● What you will do:
Copy out the entries exactly, from the first line to the last.
++++ Records shown
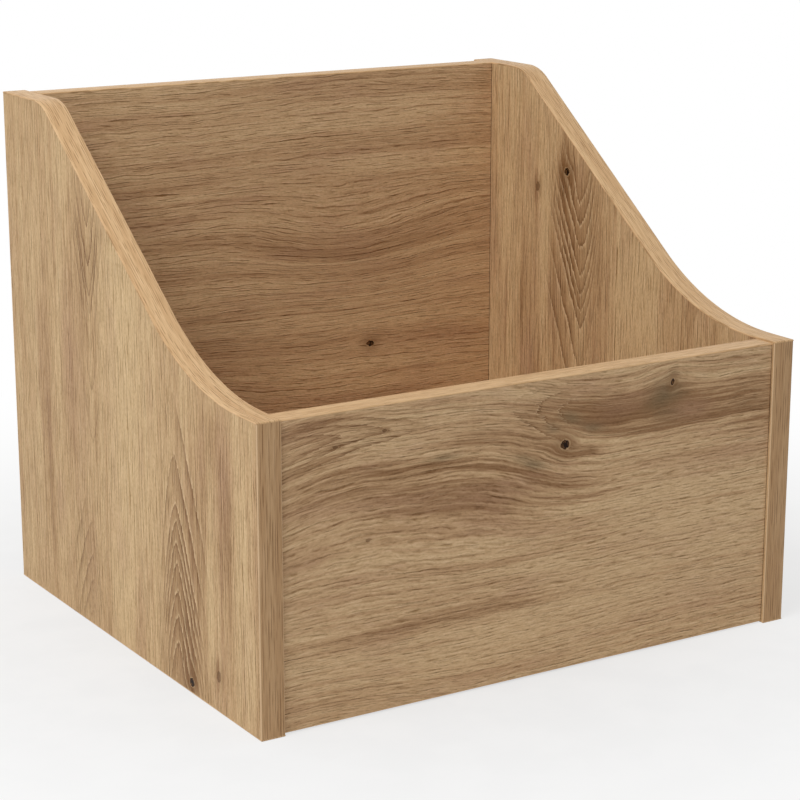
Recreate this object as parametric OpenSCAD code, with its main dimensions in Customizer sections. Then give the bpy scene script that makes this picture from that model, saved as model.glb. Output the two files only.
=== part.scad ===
// Record storage stand for 12-inch records: an open box of five boards with edge
// bands. Two side boards with a curved top edge carry a low front board, a high
// back board and a bottom board, held by cam fittings and dowels that don't show
// on the outer faces.
// X runs from left to right, Y from front to back and Z up. The origin lies on the
// floor, under the middle of the stand. All sizes are in millimetres.

/* [Stand] */
// Width over the outer faces of the side boards
stand_w = 370; // [320:5:500]
// Depth of the side boards
stand_d = 330; // [290:5:450]
// Height of the side boards at the back
stand_h = 320; // [280:5:420]
// Height of the side boards at the front
front_h = 180; // [150:5:220]

/* [Side board outline] */
// Length of the level top edge at the back
top_flat = 48; // [20:1:80]
// Radius of the round crest where the level top ends
crest_r = 35; // [10:1:60]
// Radius of the hollow between the slope and the level front
hollow_r = 177; // [80:1:210]
// Length of the level edge at the front
front_flat = 21; // [5:1:40]

/* [Boards] */
// Thickness of each board
board_t = 15; // [14:1:19]
// Thickness of the edge bands
band_t = 1; // [0.4:0.1:2]
// How far the front board stands behind the side boards' front edges
front_setback = 2; // [0:0.5:8]
// How far the back board stands in from the side boards' back edges
back_setback = 8; // [1:0.5:20]
// How far the front board's top lies below the side boards' front height
front_drop = 1; // [0:0.5:10]
// Gap between the floor and the front and back boards
board_lift = 1; // [0.5:0.5:3]
// Gap between the floor and the bottom board
bottom_lift = 1.5; // [1:0.5:6]

/* [Joint spacing] */
// Distance between the two dowels at each end of the front board
front_dowel_span = 100; // [60:2:110]
// Distance between the two cam fittings at each end of the back board
back_cam_span = 200; // [120:2:230]
// Distance between the two cam fittings at each end of the bottom board
bottom_cam_span = 170; // [120:2:200]
// Distance from a cam fitting to the dowel beside it
dowel_step = 32; // [16:1:40]
// Distance between the two dowels in the bottom board's front and back edges
edge_dowel_span = 170; // [80:2:200]

/* [Dowels] */
// Diameter of a dowel
dowel_d = 8; // [5:1:9]
// Length of a dowel
dowel_l = 30; // [24:1:40]
// How deep a dowel stands in a board's face
dowel_face_depth = 10; // [7:0.5:12]
// Chamfer at both ends of a dowel
dowel_chamfer = 1; // [0.5:0.5:2]
// Clearance round a dowel
dowel_play = 0.1; // [0.05:0.05:0.3]
// Free depth past each end of a dowel
dowel_end_play = 0.5; // [0.2:0.1:1]

/* [Cam locks] */
// Distance from a board's end to the axis of its cam locks
cam_reach = 34; // [24:1:45]
// Diameter of a cam lock's bore
cam_bore_d = 15; // [13:1:20]
// Thickness of the board left under a cam lock's bore
cam_bore_floor = 2.5; // [1.5:0.5:3]
// Clearance round a cam lock
cam_play = 0.1; // [0.05:0.05:0.3]
// Free depth under a cam lock
cam_end_play = 0.5; // [0.2:0.1:0.8]
// Length of the cross recess that turns a cam lock
drive_l = 7; // [5:0.5:9]
// Width of each arm of the cross recess
drive_w = 2; // [1.5:0.1:2.5]
// Depth of the cross recess
drive_depth = 2.5; // [1.5:0.5:3]

/* [Cam bolts] */
// Diameter of a bolt's thread
thread_d = 5; // [4:0.5:6]
// Length of a bolt's thread in the side board
thread_l = 11; // [8:0.5:12]
// Distance from one thread crest to the next
thread_pitch = 2.2; // [1.5:0.1:3]
// Depth of the thread
thread_depth = 0.6; // [0.3:0.1:0.8]
// Clearance round the thread
thread_play = 0.05; // [0.05:0.05:0.2]
// Free depth past the thread's tip
thread_end_play = 0.5; // [0.2:0.1:1]
// Diameter of the collar that stops on the side board
collar_d = 7.6; // [7:0.2:8.4]
// Thickness of the collar
collar_t = 1.4; // [1:0.2:2]
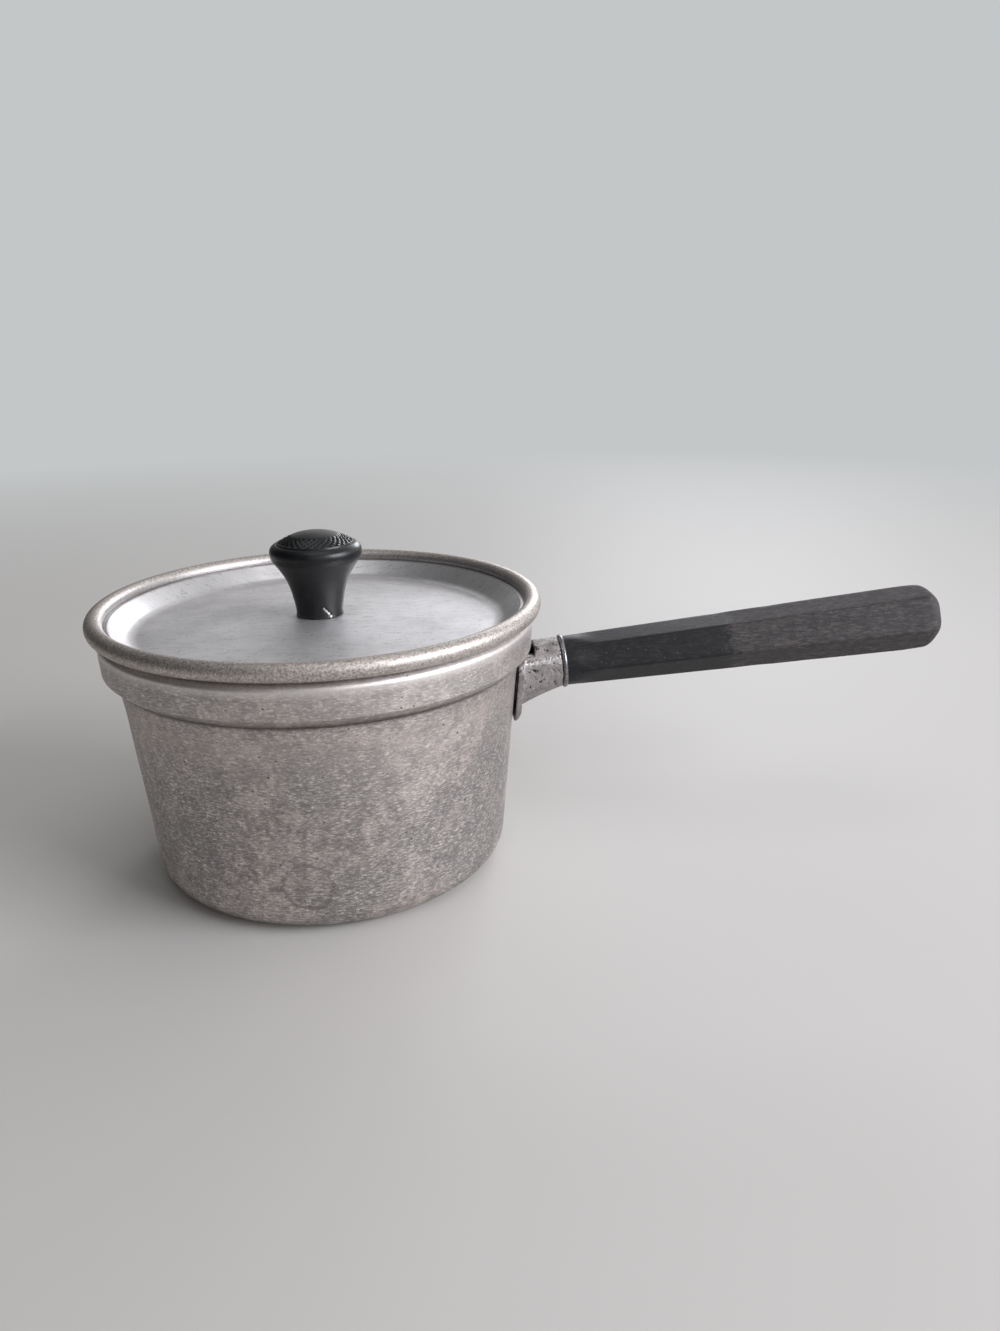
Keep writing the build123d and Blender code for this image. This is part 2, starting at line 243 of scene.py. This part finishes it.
++++++++
● Correct result:
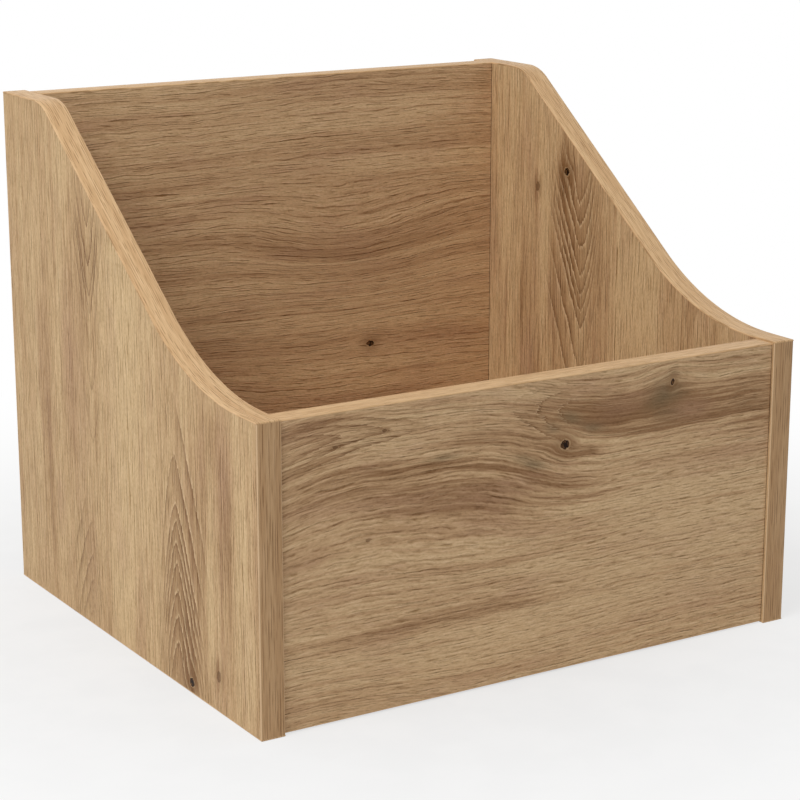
Recreate this object as parametric OpenSCAD code, with its main dimensions in Customizer sections. Then give the bpy scene script that makes this picture from that model, saved as model.glb. Output the two files only.
=== part.scad ===
// Record storage stand for 12-inch records: an open box of five boards with edge
// bands. Two side boards with a curved top edge carry a low front board, a high
// back board and a bottom board, held by cam fittings and dowels that don't show
// on the outer faces.
// X runs from left to right, Y from front to back and Z up. The origin lies on the
// floor, under the middle of the stand. All sizes are in millimetres.

/* [Stand] */
// Width over the outer faces of the side boards
stand_w = 370; // [320:5:500]
// Depth of the side boards
stand_d = 330; // [290:5:450]
// Height of the side boards at the back
stand_h = 320; // [280:5:420]
// Height of the side boards at the front
front_h = 180; // [150:5:220]

/* [Side board outline] */
// Length of the level top edge at the back
top_flat = 48; // [20:1:80]
// Radius of the round crest where the level top ends
crest_r = 35; // [10:1:60]
// Radius of the hollow between the slope and the level front
hollow_r = 177; // [80:1:210]
// Length of the level edge at the front
front_flat = 21; // [5:1:40]

/* [Boards] */
// Thickness of each board
board_t = 15; // [14:1:19]
// Thickness of the edge bands
band_t = 1; // [0.4:0.1:2]
// How far the front board stands behind the side boards' front edges
front_setback = 2; // [0:0.5:8]
// How far the back board stands in from the side boards' back edges
back_setback = 8; // [1:0.5:20]
// How far the front board's top lies below the side boards' front height
front_drop = 1; // [0:0.5:10]
// Gap between the floor and the front and back boards
board_lift = 1; // [0.5:0.5:3]
// Gap between the floor and the bottom board
bottom_lift = 1.5; // [1:0.5:6]

/* [Joint spacing] */
// Distance between the two dowels at each end of the front board
front_dowel_span = 100; // [60:2:110]
// Distance between the two cam fittings at each end of the back board
back_cam_span = 200; // [120:2:230]
// Distance between the two cam fittings at each end of the bottom board
bottom_cam_span = 170; // [120:2:200]
// Distance from a cam fitting to the dowel beside it
dowel_step = 32; // [16:1:40]
// Distance between the two dowels in the bottom board's front and back edges
edge_dowel_span = 170; // [80:2:200]

/* [Dowels] */
// Diameter of a dowel
dowel_d = 8; // [5:1:9]
// Length of a dowel
dowel_l = 30; // [24:1:40]
// How deep a dowel stands in a board's face
dowel_face_depth = 10; // [7:0.5:12]
// Chamfer at both ends of a dowel
dowel_chamfer = 1; // [0.5:0.5:2]
// Clearance round a dowel
dowel_play = 0.1; // [0.05:0.05:0.3]
// Free depth past each end of a dowel
dowel_end_play = 0.5; // [0.2:0.1:1]

/* [Cam locks] */
// Distance from a board's end to the axis of its cam locks
cam_reach = 34; // [24:1:45]
// Diameter of a cam lock's bore
cam_bore_d = 15; // [13:1:20]
// Thickness of the board left under a cam lock's bore
cam_bore_floor = 2.5; // [1.5:0.5:3]
// Clearance round a cam lock
cam_play = 0.1; // [0.05:0.05:0.3]
// Free depth under a cam lock
cam_end_play = 0.5; // [0.2:0.1:0.8]
// Length of the cross recess that turns a cam lock
drive_l = 7; // [5:0.5:9]
// Width of each arm of the cross recess
drive_w = 2; // [1.5:0.1:2.5]
// Depth of the cross recess
drive_depth = 2.5; // [1.5:0.5:3]

/* [Cam bolts] */
// Diameter of a bolt's thread
thread_d = 5; // [4:0.5:6]
// Length of a bolt's thread in the side board
thread_l = 11; // [8:0.5:12]
// Distance from one thread crest to the next
thread_pitch = 2.2; // [1.5:0.1:3]
// Depth of the thread
thread_depth = 0.6; // [0.3:0.1:0.8]
// Clearance round the thread
thread_play = 0.05; // [0.05:0.05:0.2]
// Free depth past the thread's tip
thread_end_play = 0.5; // [0.2:0.1:1]
// Diameter of the collar that stops on the side board
collar_d = 7.6; // [7:0.2:8.4]
// Thickness of the collar
collar_t = 1.4; // [1:0.2:2]
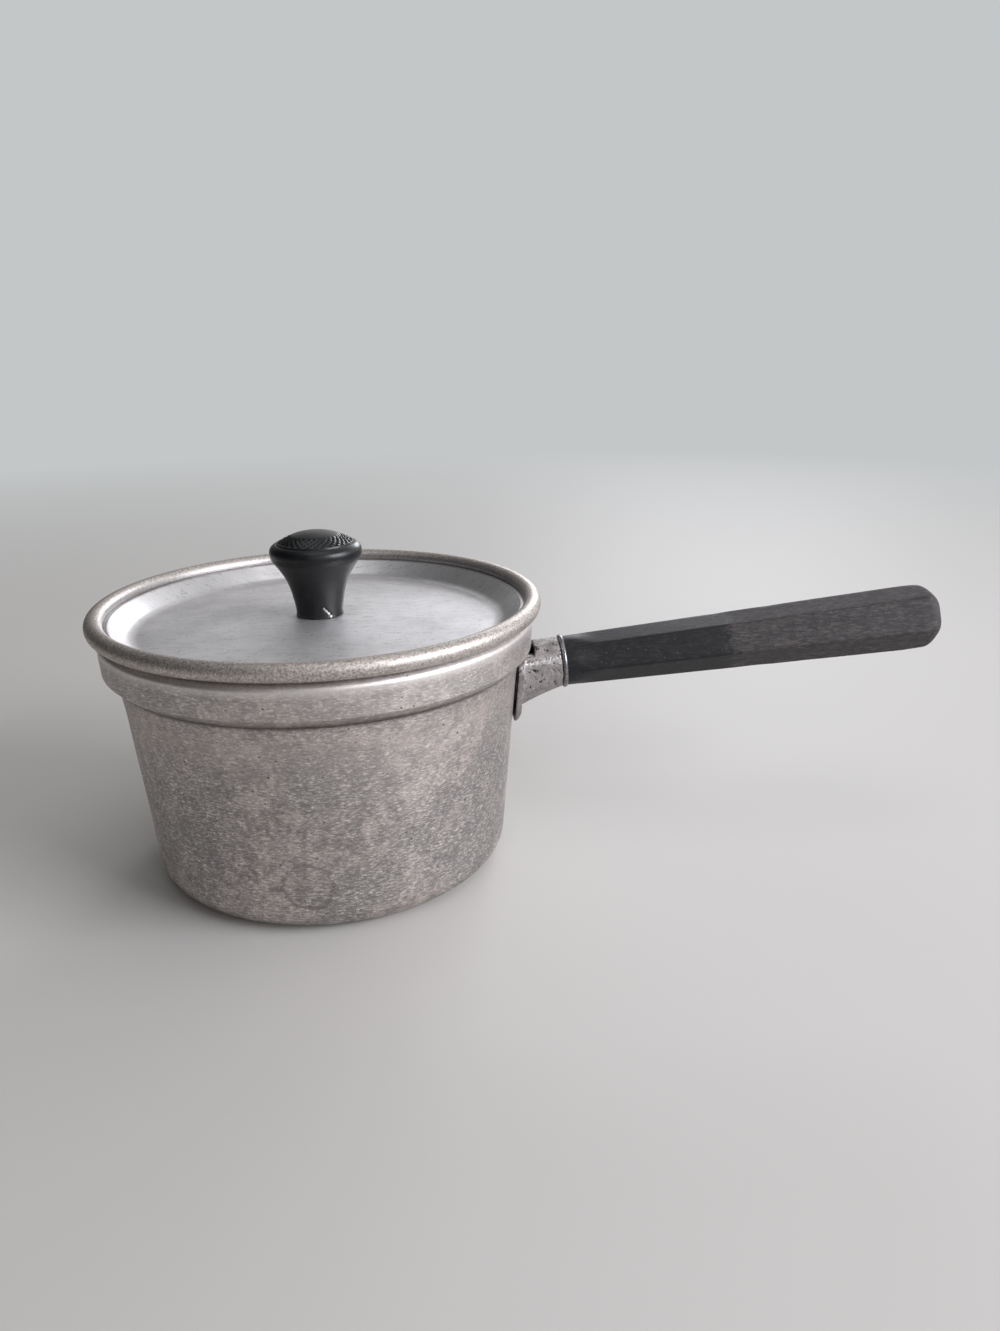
Keep writing the build123d and Blender code for this image. This is part 2, starting at line 243 of scene.py. This part finishes it.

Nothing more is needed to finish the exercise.